The Island Gallery


The Island Gallery features leading Northwest artists working in wood fired ceramics, an ancient art form revered in Japan and with a growing following throughout the United States and abroad. The vessels are fired at Anagama and train kilns in the Northwest. The damp forests of the Northwest supply both the fuel and inspiration for artists working with wood fired ceramics.

The Anagama firing process lasts for about one hundred hours, the artists continuously feeding and stoking the fires until the interior temperatures of the kilns reach 2000-plus degrees Fahrenheit. Along with this extreme heat, many other elements affect the outcome of each piece: clay; season of firing; condition and genus of wood; placement in the kiln; and glazes. And then there is fate; many vessels do not survive the kiln; of those that do, there are never two that emerge exactly alike.

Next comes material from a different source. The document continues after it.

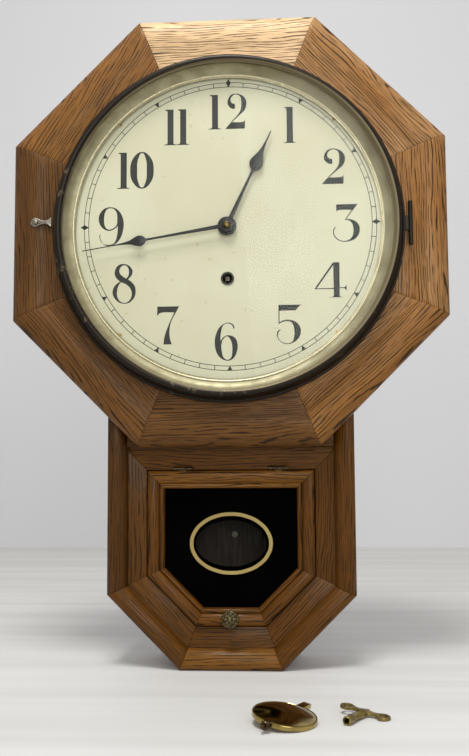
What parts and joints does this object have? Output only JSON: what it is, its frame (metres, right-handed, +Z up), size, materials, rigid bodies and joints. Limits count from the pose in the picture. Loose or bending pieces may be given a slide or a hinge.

Our ceramic artists have long experience as potters and educators and their wood fired ceramics include large and small vessels, sculptural pieces and functional ware. We also feature pit fired lamps and vases.

Wood-fired ceramics artist Jenny Andersen notes:

Firing methods, which demand close interaction with the fire itself, have always been important to me. For many years I worked primarily with raku, pit firing, bonfiring, and other "primitive" firing techniques. I participated in my first Anagama firing in 1999, and since then I have been pretty well consumed by high temperature wood firing. I love the hard work involved, the community effort required, the huge fire rumbling in the kiln for days, and most of all I love the feeling of collaborating with nature in order to complete the work. Inspiration for my work comes largely from my interest in historical art, especially the ritual bronzes and ceramics of Asia. People from all parts of the earth have been working with clay and fire for thousands of years, and the legacy they have left us is rich and vast. Whether working on sculpture or exploring vessel forms, I look to this legacy to keep me reaching for the highest standards.





:   ESSAY
Faith and Fortuitous Beauty
Thoughts on wood fired pottery
by Susan Neal Roth / Bainbridge Island 2005

Living as we do in a society known for mass production and instant gratification, what a joy it is to discover wood fired pottery, an art form that exactly opposes these qualities.